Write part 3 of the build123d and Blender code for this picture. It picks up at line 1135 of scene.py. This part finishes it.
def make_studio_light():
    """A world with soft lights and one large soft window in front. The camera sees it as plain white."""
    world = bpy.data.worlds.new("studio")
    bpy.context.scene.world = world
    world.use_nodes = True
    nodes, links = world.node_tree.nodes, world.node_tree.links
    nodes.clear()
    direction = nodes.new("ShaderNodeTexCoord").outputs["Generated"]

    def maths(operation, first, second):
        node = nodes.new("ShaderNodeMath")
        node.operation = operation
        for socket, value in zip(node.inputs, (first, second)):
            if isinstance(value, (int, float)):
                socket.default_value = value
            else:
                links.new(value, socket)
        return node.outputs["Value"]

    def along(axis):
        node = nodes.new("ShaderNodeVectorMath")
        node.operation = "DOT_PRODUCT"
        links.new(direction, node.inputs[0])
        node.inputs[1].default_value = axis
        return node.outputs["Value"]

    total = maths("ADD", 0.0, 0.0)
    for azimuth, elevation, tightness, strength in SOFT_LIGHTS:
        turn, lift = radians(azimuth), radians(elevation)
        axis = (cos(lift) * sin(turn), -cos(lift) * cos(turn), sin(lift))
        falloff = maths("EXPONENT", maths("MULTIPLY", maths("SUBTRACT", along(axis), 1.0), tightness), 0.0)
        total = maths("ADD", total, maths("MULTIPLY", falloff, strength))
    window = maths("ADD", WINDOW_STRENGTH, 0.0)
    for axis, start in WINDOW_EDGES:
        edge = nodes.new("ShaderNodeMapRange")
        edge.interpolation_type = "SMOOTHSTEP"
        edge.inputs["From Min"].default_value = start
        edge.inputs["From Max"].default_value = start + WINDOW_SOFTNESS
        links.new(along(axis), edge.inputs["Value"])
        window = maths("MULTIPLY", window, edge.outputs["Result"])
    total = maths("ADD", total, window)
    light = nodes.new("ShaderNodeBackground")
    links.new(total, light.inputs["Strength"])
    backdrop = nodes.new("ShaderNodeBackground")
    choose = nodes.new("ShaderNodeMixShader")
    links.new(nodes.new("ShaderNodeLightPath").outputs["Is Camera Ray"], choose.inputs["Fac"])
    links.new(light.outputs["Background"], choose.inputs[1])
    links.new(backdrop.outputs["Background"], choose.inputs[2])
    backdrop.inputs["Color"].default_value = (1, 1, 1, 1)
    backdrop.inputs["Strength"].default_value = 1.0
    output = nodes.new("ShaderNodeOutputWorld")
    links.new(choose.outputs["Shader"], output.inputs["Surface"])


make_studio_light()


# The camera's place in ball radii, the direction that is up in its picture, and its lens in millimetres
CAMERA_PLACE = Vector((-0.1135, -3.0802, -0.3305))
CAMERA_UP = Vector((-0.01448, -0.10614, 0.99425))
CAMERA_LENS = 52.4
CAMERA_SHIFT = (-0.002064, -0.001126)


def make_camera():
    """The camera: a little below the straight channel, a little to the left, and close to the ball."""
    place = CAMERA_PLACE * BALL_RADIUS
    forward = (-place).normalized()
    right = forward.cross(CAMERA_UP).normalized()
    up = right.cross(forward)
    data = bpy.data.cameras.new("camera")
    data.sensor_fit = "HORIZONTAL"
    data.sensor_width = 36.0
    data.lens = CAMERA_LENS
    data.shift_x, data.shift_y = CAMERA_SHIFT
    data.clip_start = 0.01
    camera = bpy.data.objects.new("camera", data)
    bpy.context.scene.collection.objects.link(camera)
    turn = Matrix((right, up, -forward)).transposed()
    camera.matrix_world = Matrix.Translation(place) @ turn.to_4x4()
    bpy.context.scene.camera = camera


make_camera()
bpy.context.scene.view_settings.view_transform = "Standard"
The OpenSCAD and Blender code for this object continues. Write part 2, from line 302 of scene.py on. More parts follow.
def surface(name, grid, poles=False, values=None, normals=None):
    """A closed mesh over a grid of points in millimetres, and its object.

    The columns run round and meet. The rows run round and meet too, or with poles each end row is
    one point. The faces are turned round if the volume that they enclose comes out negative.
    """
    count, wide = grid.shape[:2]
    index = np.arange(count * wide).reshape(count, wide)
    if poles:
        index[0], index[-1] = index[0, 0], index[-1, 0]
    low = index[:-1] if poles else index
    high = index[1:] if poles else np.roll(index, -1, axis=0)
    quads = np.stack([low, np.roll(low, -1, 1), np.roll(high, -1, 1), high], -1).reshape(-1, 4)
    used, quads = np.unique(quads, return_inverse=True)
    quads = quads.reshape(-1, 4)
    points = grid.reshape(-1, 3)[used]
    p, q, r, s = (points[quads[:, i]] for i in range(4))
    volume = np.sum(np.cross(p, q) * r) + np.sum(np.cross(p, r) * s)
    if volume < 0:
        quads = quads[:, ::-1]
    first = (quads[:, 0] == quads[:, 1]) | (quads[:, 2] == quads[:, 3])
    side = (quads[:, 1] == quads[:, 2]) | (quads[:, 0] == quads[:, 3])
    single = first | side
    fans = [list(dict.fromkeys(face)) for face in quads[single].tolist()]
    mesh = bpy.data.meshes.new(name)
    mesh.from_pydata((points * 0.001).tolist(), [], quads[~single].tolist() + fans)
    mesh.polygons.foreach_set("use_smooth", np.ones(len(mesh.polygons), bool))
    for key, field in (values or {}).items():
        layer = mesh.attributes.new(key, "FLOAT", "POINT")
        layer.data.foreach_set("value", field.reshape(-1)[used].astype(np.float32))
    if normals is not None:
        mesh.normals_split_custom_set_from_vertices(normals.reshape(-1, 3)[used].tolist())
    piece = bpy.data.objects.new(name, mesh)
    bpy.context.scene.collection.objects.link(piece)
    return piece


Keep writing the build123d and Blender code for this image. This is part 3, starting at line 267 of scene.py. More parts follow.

• • • • •

WHAT YOU ARE ASKED TO DO
Each line of the material should be duplicated exactly, please.

SOLUTION TO THIS TASK
Write part 3 of the build123d and Blender code for this picture. It picks up at line 1135 of scene.py. This part finishes it.
def make_studio_light():
    """A world with soft lights and one large soft window in front. The camera sees it as plain white."""
    world = bpy.data.worlds.new("studio")
    bpy.context.scene.world = world
    world.use_nodes = True
    nodes, links = world.node_tree.nodes, world.node_tree.links
    nodes.clear()
    direction = nodes.new("ShaderNodeTexCoord").outputs["Generated"]

    def maths(operation, first, second):
        node = nodes.new("ShaderNodeMath")
        node.operation = operation
        for socket, value in zip(node.inputs, (first, second)):
            if isinstance(value, (int, float)):
                socket.default_value = value
            else:
                links.new(value, socket)
        return node.outputs["Value"]

    def along(axis):
        node = nodes.new("ShaderNodeVectorMath")
        node.operation = "DOT_PRODUCT"
        links.new(direction, node.inputs[0])
        node.inputs[1].default_value = axis
        return node.outputs["Value"]

    total = maths("ADD", 0.0, 0.0)
    for azimuth, elevation, tightness, strength in SOFT_LIGHTS:
        turn, lift = radians(azimuth), radians(elevation)
        axis = (cos(lift) * sin(turn), -cos(lift) * cos(turn), sin(lift))
        falloff = maths("EXPONENT", maths("MULTIPLY", maths("SUBTRACT", along(axis), 1.0), tightness), 0.0)
        total = maths("ADD", total, maths("MULTIPLY", falloff, strength))
    window = maths("ADD", WINDOW_STRENGTH, 0.0)
    for axis, start in WINDOW_EDGES:
        edge = nodes.new("ShaderNodeMapRange")
        edge.interpolation_type = "SMOOTHSTEP"
        edge.inputs["From Min"].default_value = start
        edge.inputs["From Max"].default_value = start + WINDOW_SOFTNESS
        links.new(along(axis), edge.inputs["Value"])
        window = maths("MULTIPLY", window, edge.outputs["Result"])
    total = maths("ADD", total, window)
    light = nodes.new("ShaderNodeBackground")
    links.new(total, light.inputs["Strength"])
    backdrop = nodes.new("ShaderNodeBackground")
    choose = nodes.new("ShaderNodeMixShader")
    links.new(nodes.new("ShaderNodeLightPath").outputs["Is Camera Ray"], choose.inputs["Fac"])
    links.new(light.outputs["Background"], choose.inputs[1])
    links.new(backdrop.outputs["Background"], choose.inputs[2])
    backdrop.inputs["Color"].default_value = (1, 1, 1, 1)
    backdrop.inputs["Strength"].default_value = 1.0
    output = nodes.new("ShaderNodeOutputWorld")
    links.new(choose.outputs["Shader"], output.inputs["Surface"])


make_studio_light()


# The camera's place in ball radii, the direction that is up in its picture, and its lens in millimetres
CAMERA_PLACE = Vector((-0.1135, -3.0802, -0.3305))
CAMERA_UP = Vector((-0.01448, -0.10614, 0.99425))
CAMERA_LENS = 52.4
CAMERA_SHIFT = (-0.002064, -0.001126)


def make_camera():
    """The camera: a little below the straight channel, a little to the left, and close to the ball."""
    place = CAMERA_PLACE * BALL_RADIUS
    forward = (-place).normalized()
    right = forward.cross(CAMERA_UP).normalized()
    up = right.cross(forward)
    data = bpy.data.cameras.new("camera")
    data.sensor_fit = "HORIZONTAL"
    data.sensor_width = 36.0
    data.lens = CAMERA_LENS
    data.shift_x, data.shift_y = CAMERA_SHIFT
    data.clip_start = 0.01
    camera = bpy.data.objects.new("camera", data)
    bpy.context.scene.collection.objects.link(camera)
    turn = Matrix((right, up, -forward)).transposed()
    camera.matrix_world = Matrix.Translation(place) @ turn.to_4x4()
    bpy.context.scene.camera = camera


make_camera()
bpy.context.scene.view_settings.view_transform = "Standard"
The OpenSCAD and Blender code for this object continues. Write part 2, from line 302 of scene.py on. More parts follow.
def surface(name, grid, poles=False, values=None, normals=None):
    """A closed mesh over a grid of points in millimetres, and its object.

    The columns run round and meet. The rows run round and meet too, or with poles each end row is
    one point. The faces are turned round if the volume that they enclose comes out negative.
    """
    count, wide = grid.shape[:2]
    index = np.arange(count * wide).reshape(count, wide)
    if poles:
        index[0], index[-1] = index[0, 0], index[-1, 0]
    low = index[:-1] if poles else index
    high = index[1:] if poles else np.roll(index, -1, axis=0)
    quads = np.stack([low, np.roll(low, -1, 1), np.roll(high, -1, 1), high], -1).reshape(-1, 4)
    used, quads = np.unique(quads, return_inverse=True)
    quads = quads.reshape(-1, 4)
    points = grid.reshape(-1, 3)[used]
    p, q, r, s = (points[quads[:, i]] for i in range(4))
    volume = np.sum(np.cross(p, q) * r) + np.sum(np.cross(p, r) * s)
    if volume < 0:
        quads = quads[:, ::-1]
    first = (quads[:, 0] == quads[:, 1]) | (quads[:, 2] == quads[:, 3])
    side = (quads[:, 1] == quads[:, 2]) | (quads[:, 0] == quads[:, 3])
    single = first | side
    fans = [list(dict.fromkeys(face)) for face in quads[single].tolist()]
    mesh = bpy.data.meshes.new(name)
    mesh.from_pydata((points * 0.001).tolist(), [], quads[~single].tolist() + fans)
    mesh.polygons.foreach_set("use_smooth", np.ones(len(mesh.polygons), bool))
    for key, field in (values or {}).items():
        layer = mesh.attributes.new(key, "FLOAT", "POINT")
        layer.data.foreach_set("value", field.reshape(-1)[used].astype(np.float32))
    if normals is not None:
        mesh.normals_split_custom_set_from_vertices(normals.reshape(-1, 3)[used].tolist())
    piece = bpy.data.objects.new(name, mesh)
    bpy.context.scene.collection.objects.link(piece)
    return piece


Keep writing the build123d and Blender code for this image. This is part 3, starting at line 267 of scene.py. More parts follow.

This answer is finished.